■ REQUEST: Only the pictures are omitted; repeat all other data exactly.

■ TASK MATERIAL:
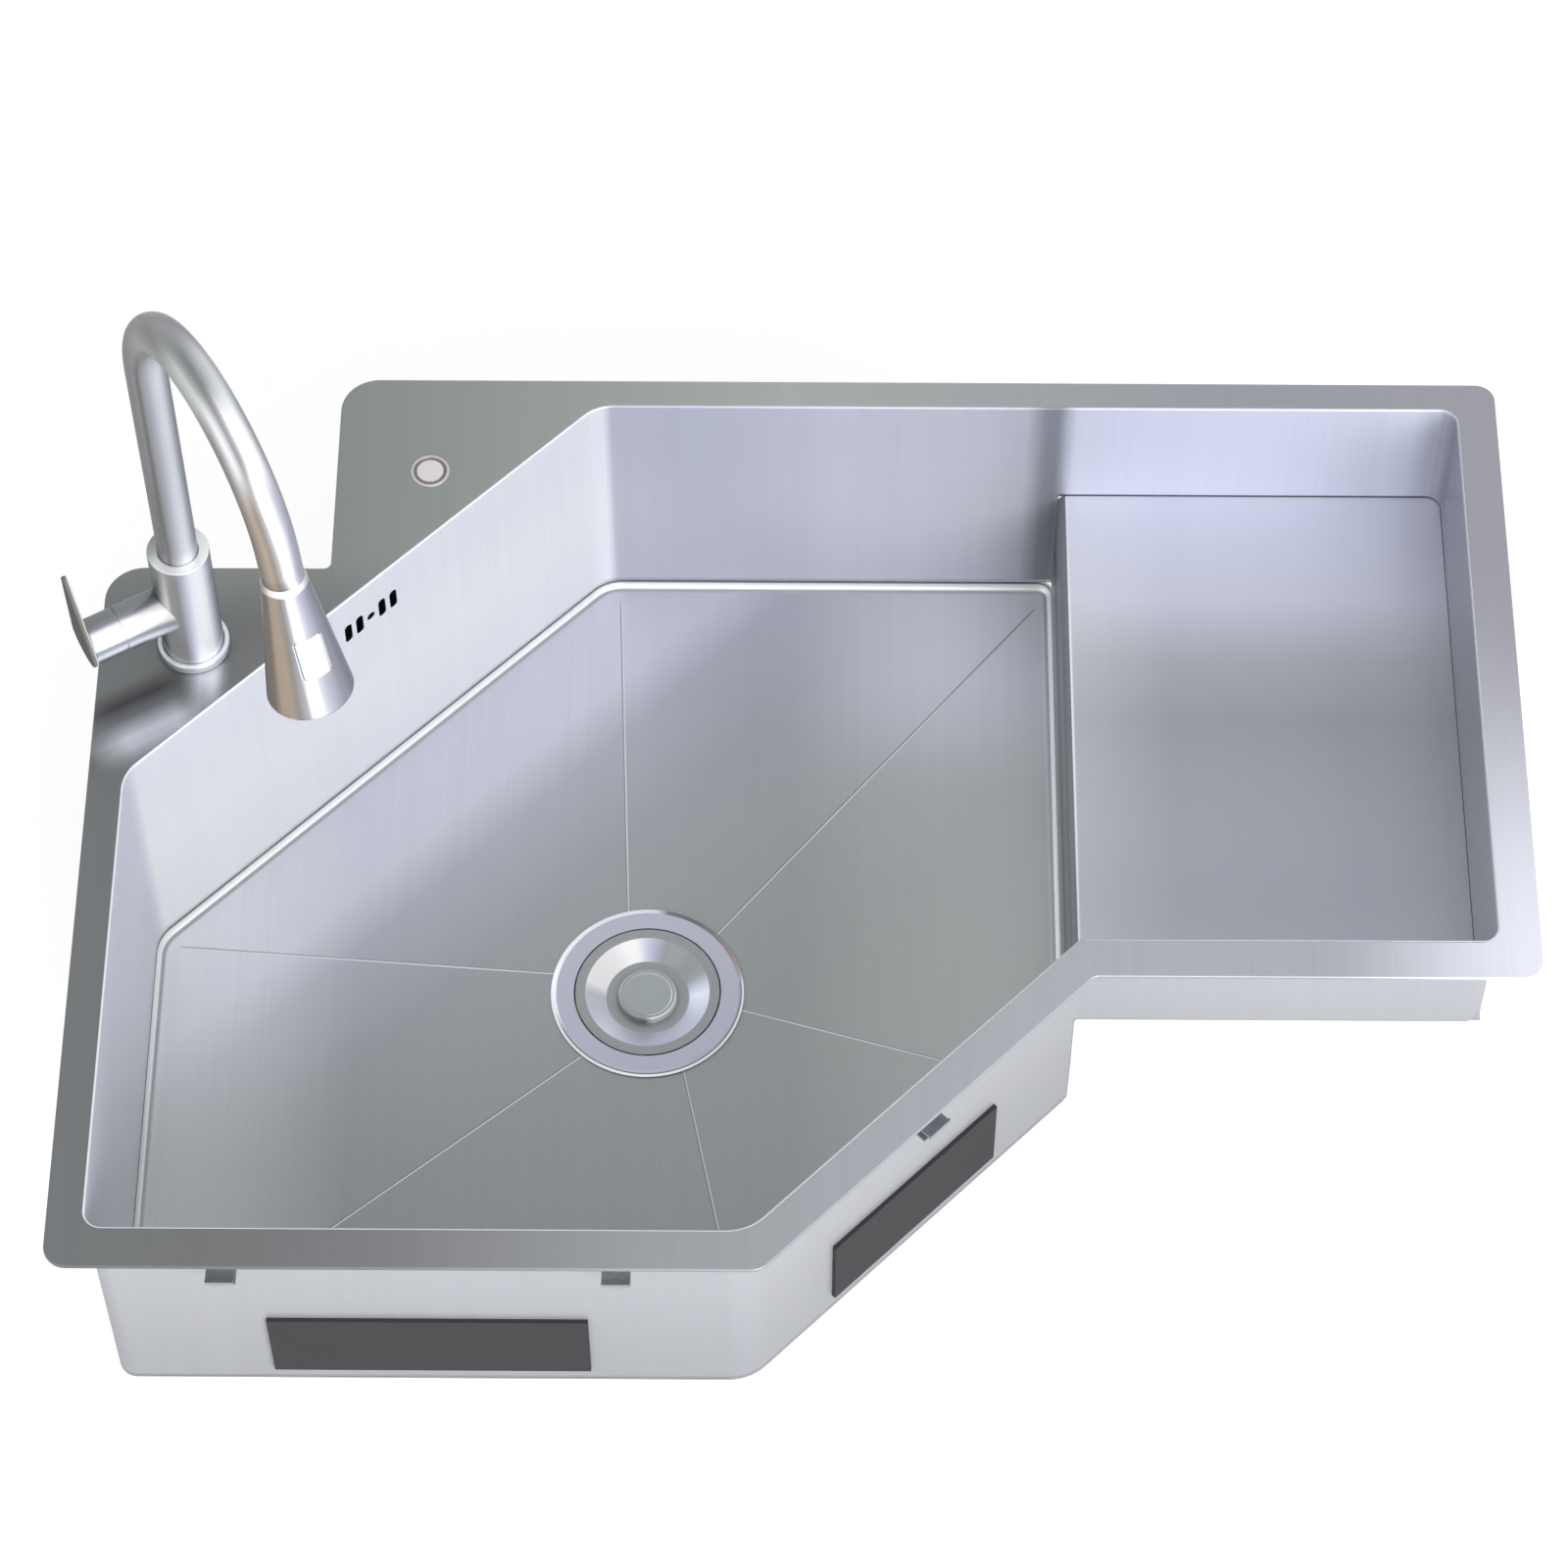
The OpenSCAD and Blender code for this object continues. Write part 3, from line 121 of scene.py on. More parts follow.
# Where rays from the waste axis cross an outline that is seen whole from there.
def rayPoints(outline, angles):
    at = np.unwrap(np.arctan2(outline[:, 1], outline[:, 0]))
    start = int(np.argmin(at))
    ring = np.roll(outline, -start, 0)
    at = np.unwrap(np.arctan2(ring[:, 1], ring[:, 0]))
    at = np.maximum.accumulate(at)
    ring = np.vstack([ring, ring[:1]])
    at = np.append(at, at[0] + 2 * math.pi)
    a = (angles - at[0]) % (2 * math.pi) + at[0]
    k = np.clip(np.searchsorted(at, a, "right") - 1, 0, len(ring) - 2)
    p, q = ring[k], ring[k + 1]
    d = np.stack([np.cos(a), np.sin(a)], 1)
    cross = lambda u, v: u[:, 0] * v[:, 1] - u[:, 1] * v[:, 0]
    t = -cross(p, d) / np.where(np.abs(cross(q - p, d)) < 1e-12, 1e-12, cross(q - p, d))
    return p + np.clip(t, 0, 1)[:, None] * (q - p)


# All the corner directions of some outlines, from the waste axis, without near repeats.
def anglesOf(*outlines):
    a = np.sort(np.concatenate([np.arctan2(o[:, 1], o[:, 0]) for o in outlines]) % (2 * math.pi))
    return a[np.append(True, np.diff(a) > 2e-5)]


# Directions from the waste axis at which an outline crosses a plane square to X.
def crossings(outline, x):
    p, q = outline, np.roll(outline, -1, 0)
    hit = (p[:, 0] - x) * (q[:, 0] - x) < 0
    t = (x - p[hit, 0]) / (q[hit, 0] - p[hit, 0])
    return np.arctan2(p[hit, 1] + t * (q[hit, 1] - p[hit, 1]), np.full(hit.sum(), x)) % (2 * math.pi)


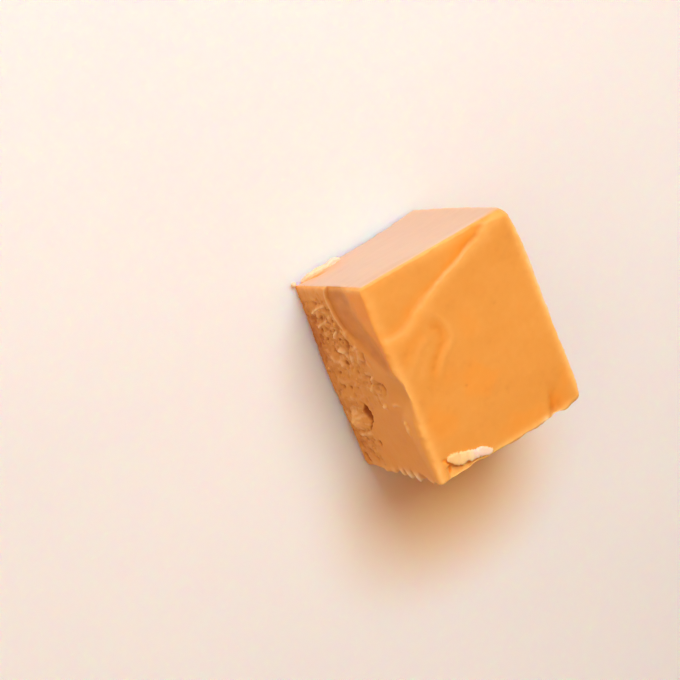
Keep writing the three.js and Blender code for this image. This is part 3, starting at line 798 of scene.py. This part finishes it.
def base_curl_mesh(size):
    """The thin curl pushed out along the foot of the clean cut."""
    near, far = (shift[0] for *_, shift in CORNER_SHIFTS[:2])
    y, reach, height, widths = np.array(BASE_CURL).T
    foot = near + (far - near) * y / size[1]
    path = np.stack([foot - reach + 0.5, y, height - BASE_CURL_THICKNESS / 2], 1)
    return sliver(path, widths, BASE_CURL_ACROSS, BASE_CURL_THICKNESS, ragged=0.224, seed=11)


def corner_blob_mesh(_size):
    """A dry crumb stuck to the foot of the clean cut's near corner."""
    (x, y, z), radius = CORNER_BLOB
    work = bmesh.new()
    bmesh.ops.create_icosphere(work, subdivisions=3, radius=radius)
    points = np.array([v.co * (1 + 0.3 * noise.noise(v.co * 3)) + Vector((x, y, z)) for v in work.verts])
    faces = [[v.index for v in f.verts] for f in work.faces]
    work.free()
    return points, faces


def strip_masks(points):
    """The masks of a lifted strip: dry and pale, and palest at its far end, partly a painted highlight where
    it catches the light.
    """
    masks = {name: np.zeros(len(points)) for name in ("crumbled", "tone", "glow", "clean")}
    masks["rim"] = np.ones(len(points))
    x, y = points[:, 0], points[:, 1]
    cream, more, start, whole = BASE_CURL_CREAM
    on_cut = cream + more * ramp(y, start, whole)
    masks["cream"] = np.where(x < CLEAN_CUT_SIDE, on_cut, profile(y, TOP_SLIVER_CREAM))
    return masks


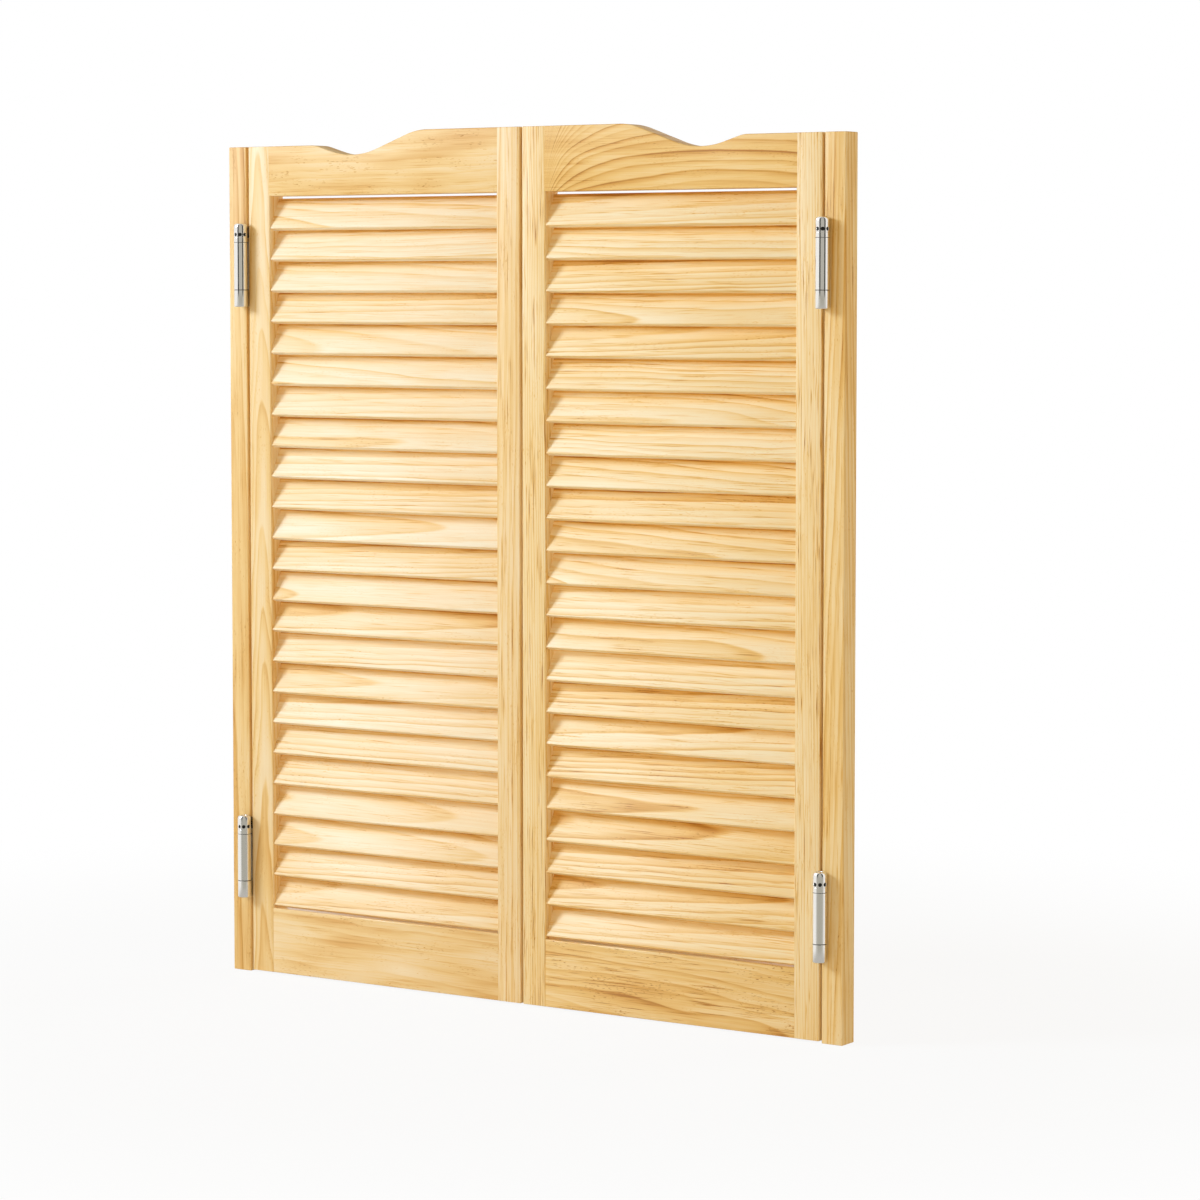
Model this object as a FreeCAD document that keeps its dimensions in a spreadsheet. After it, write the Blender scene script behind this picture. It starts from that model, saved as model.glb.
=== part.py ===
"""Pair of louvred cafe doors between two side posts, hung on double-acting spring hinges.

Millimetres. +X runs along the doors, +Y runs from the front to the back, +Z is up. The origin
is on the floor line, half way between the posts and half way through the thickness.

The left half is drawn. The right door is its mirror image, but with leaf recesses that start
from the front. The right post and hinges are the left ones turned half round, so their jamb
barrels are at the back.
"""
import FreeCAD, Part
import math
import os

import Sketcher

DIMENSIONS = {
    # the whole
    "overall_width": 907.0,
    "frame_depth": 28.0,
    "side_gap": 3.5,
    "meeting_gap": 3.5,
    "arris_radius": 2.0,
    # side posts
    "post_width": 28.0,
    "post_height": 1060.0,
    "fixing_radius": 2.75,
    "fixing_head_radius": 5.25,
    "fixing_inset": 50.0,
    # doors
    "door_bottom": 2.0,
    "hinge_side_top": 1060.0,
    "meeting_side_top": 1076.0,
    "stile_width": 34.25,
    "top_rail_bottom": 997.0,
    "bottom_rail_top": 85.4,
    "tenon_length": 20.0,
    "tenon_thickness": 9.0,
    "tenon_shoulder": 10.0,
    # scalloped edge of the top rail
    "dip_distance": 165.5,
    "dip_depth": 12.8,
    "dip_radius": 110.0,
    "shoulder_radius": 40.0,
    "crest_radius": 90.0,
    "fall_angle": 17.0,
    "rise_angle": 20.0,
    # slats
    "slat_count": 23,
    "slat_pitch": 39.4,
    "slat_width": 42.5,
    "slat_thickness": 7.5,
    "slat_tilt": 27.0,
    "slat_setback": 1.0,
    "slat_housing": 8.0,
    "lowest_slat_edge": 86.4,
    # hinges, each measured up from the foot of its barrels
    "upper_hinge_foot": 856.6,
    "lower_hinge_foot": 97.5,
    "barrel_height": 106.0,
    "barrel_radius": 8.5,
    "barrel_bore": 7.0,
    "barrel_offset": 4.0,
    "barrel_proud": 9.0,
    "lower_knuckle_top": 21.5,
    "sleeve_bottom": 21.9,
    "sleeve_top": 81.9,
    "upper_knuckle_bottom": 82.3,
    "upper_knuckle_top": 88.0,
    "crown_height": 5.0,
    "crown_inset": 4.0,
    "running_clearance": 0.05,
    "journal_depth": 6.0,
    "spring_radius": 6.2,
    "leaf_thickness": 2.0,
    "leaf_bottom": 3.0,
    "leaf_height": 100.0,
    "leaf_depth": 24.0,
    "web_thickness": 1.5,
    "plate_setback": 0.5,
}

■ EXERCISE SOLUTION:
The OpenSCAD and Blender code for this object continues. Write part 3, from line 121 of scene.py on. More parts follow.
# Where rays from the waste axis cross an outline that is seen whole from there.
def rayPoints(outline, angles):
    at = np.unwrap(np.arctan2(outline[:, 1], outline[:, 0]))
    start = int(np.argmin(at))
    ring = np.roll(outline, -start, 0)
    at = np.unwrap(np.arctan2(ring[:, 1], ring[:, 0]))
    at = np.maximum.accumulate(at)
    ring = np.vstack([ring, ring[:1]])
    at = np.append(at, at[0] + 2 * math.pi)
    a = (angles - at[0]) % (2 * math.pi) + at[0]
    k = np.clip(np.searchsorted(at, a, "right") - 1, 0, len(ring) - 2)
    p, q = ring[k], ring[k + 1]
    d = np.stack([np.cos(a), np.sin(a)], 1)
    cross = lambda u, v: u[:, 0] * v[:, 1] - u[:, 1] * v[:, 0]
    t = -cross(p, d) / np.where(np.abs(cross(q - p, d)) < 1e-12, 1e-12, cross(q - p, d))
    return p + np.clip(t, 0, 1)[:, None] * (q - p)


# All the corner directions of some outlines, from the waste axis, without near repeats.
def anglesOf(*outlines):
    a = np.sort(np.concatenate([np.arctan2(o[:, 1], o[:, 0]) for o in outlines]) % (2 * math.pi))
    return a[np.append(True, np.diff(a) > 2e-5)]


# Directions from the waste axis at which an outline crosses a plane square to X.
def crossings(outline, x):
    p, q = outline, np.roll(outline, -1, 0)
    hit = (p[:, 0] - x) * (q[:, 0] - x) < 0
    t = (x - p[hit, 0]) / (q[hit, 0] - p[hit, 0])
    return np.arctan2(p[hit, 1] + t * (q[hit, 1] - p[hit, 1]), np.full(hit.sum(), x)) % (2 * math.pi)


Keep writing the three.js and Blender code for this image. This is part 3, starting at line 798 of scene.py. This part finishes it.
def base_curl_mesh(size):
    """The thin curl pushed out along the foot of the clean cut."""
    near, far = (shift[0] for *_, shift in CORNER_SHIFTS[:2])
    y, reach, height, widths = np.array(BASE_CURL).T
    foot = near + (far - near) * y / size[1]
    path = np.stack([foot - reach + 0.5, y, height - BASE_CURL_THICKNESS / 2], 1)
    return sliver(path, widths, BASE_CURL_ACROSS, BASE_CURL_THICKNESS, ragged=0.224, seed=11)


def corner_blob_mesh(_size):
    """A dry crumb stuck to the foot of the clean cut's near corner."""
    (x, y, z), radius = CORNER_BLOB
    work = bmesh.new()
    bmesh.ops.create_icosphere(work, subdivisions=3, radius=radius)
    points = np.array([v.co * (1 + 0.3 * noise.noise(v.co * 3)) + Vector((x, y, z)) for v in work.verts])
    faces = [[v.index for v in f.verts] for f in work.faces]
    work.free()
    return points, faces


def strip_masks(points):
    """The masks of a lifted strip: dry and pale, and palest at its far end, partly a painted highlight where
    it catches the light.
    """
    masks = {name: np.zeros(len(points)) for name in ("crumbled", "tone", "glow", "clean")}
    masks["rim"] = np.ones(len(points))
    x, y = points[:, 0], points[:, 1]
    cream, more, start, whole = BASE_CURL_CREAM
    on_cut = cream + more * ramp(y, start, whole)
    masks["cream"] = np.where(x < CLEAN_CUT_SIDE, on_cut, profile(y, TOP_SLIVER_CREAM))
    return masks


Model this object as a FreeCAD document that keeps its dimensions in a spreadsheet. After it, write the Blender scene script behind this picture. It starts from that model, saved as model.glb.
=== part.py ===
"""Pair of louvred cafe doors between two side posts, hung on double-acting spring hinges.

Millimetres. +X runs along the doors, +Y runs from the front to the back, +Z is up. The origin
is on the floor line, half way between the posts and half way through the thickness.

The left half is drawn. The right door is its mirror image, but with leaf recesses that start
from the front. The right post and hinges are the left ones turned half round, so their jamb
barrels are at the back.
"""
import FreeCAD, Part
import math
import os

import Sketcher

DIMENSIONS = {
    # the whole
    "overall_width": 907.0,
    "frame_depth": 28.0,
    "side_gap": 3.5,
    "meeting_gap": 3.5,
    "arris_radius": 2.0,
    # side posts
    "post_width": 28.0,
    "post_height": 1060.0,
    "fixing_radius": 2.75,
    "fixing_head_radius": 5.25,
    "fixing_inset": 50.0,
    # doors
    "door_bottom": 2.0,
    "hinge_side_top": 1060.0,
    "meeting_side_top": 1076.0,
    "stile_width": 34.25,
    "top_rail_bottom": 997.0,
    "bottom_rail_top": 85.4,
    "tenon_length": 20.0,
    "tenon_thickness": 9.0,
    "tenon_shoulder": 10.0,
    # scalloped edge of the top rail
    "dip_distance": 165.5,
    "dip_depth": 12.8,
    "dip_radius": 110.0,
    "shoulder_radius": 40.0,
    "crest_radius": 90.0,
    "fall_angle": 17.0,
    "rise_angle": 20.0,
    # slats
    "slat_count": 23,
    "slat_pitch": 39.4,
    "slat_width": 42.5,
    "slat_thickness": 7.5,
    "slat_tilt": 27.0,
    "slat_setback": 1.0,
    "slat_housing": 8.0,
    "lowest_slat_edge": 86.4,
    # hinges, each measured up from the foot of its barrels
    "upper_hinge_foot": 856.6,
    "lower_hinge_foot": 97.5,
    "barrel_height": 106.0,
    "barrel_radius": 8.5,
    "barrel_bore": 7.0,
    "barrel_offset": 4.0,
    "barrel_proud": 9.0,
    "lower_knuckle_top": 21.5,
    "sleeve_bottom": 21.9,
    "sleeve_top": 81.9,
    "upper_knuckle_bottom": 82.3,
    "upper_knuckle_top": 88.0,
    "crown_height": 5.0,
    "crown_inset": 4.0,
    "running_clearance": 0.05,
    "journal_depth": 6.0,
    "spring_radius": 6.2,
    "leaf_thickness": 2.0,
    "leaf_bottom": 3.0,
    "leaf_height": 100.0,
    "leaf_depth": 24.0,
    "web_thickness": 1.5,
    "plate_setback": 0.5,
}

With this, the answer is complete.